En estos siglos de confusión, otras ramas de los pueblos eslavos habían ascendido por el Adriático hasta Europa central. De ellos surgieron otras naciones poseedoras de importantes características. Los eslavos de Bohemia y Moravia fueron convertidos por Cirilo y Metodio en el siglo IX, pero los alemanes los volvieron a convertir después al cristianismo latino. El conflicto de credos también fue importante en Croacia y Serbia, donde se estableció otra rama que fundó estados separados de los linajes eslavos orientales, primero los ávaros, y después los alemanes y los magiares, cuyas invasiones a partir del siglo IX tuvieron una importancia especial a la hora de aislar a la ortodoxia de Europa central del apoyo bizantino.

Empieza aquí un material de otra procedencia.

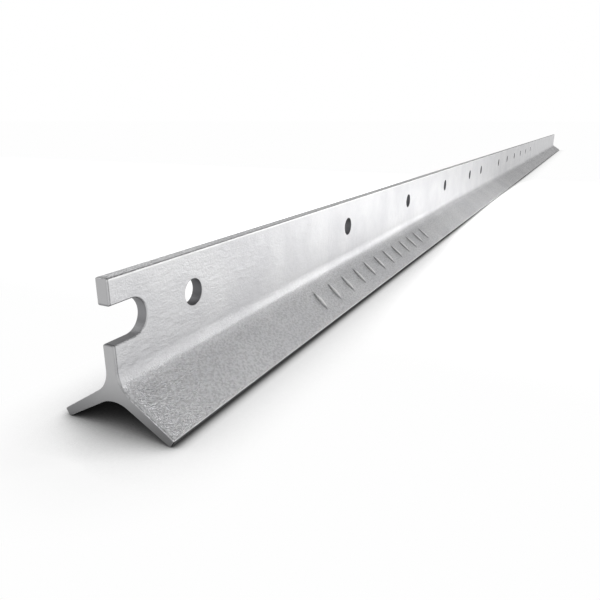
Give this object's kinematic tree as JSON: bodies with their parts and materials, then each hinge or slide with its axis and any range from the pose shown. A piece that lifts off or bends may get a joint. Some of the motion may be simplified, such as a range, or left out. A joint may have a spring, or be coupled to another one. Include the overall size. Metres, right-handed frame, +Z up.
{
  "type": "steel fence post",
  "caption": "Galvanised rolled steel fence post of Y section with a wire notch in the head, punched wire holes along the web and a short row of rolled lugs on one flange.",
  "frame": {"origin": "middle of the post's outer box, on the ground under the two flange tips", "axes": "+X along the post from the notched head to the plain foot, +Z up along the long web, -Y towards the flange that carries the lugs"},
  "size_m": [1.65, 0.0376, 0.0417],
  "materials": {
    "galvanised_steel": "hot-dip galvanised over hot-rolled steel, satin grey with a fine pebbled grain"
  },
  "bodies": {
    "root": {"fence_post": "galvanised_steel"}
  },
  "joints": []
}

A comienzos del siglo XII existía, pues, una Europa eslava. Es cierto que estaba dividida por la religión y en distintas zonas de asentamiento. Uno de los pueblos asentados en ella, los magiares, que habían cruzado los Cárpatos desde el sur de Rusia, no eran eslavos en absoluto. Toda la zona quedó sometida a una presión creciente desde el oeste, donde la política, el fervor de los cruzados y el ansia de tierras hacían que las incursiones hacia el este tuviesen un atractivo irresistible para los alemanes. La mayor potencia eslava, la Rusia de Kiev, no llegó a desarrollar todo su potencial, pues se vio obstaculizada por la fragmentación política que tuvo lugar después del siglo XI y acosada en el siglo siguiente por los cumanos. En el año 1200 había perdido el control de la ruta fluvial del mar Negro; Rusia se había retirado al norte y se estaba convirtiendo en Moscovia. A los eslavos les esperaban malos tiempos. Un huracán de catástrofes estaba a punto de abatirse sobre la Europa eslava. En el año 1204 los cruzados saquearon Constantinopla, y la potencia mundial que había sostenido la fe ortodoxa se eclipsó. Lo peor aún estaba por llegar. Treinta y seis años después, la ciudad cristiana de Kiev cayó en manos de un pueblo nómada terrible. Eran los mongoles.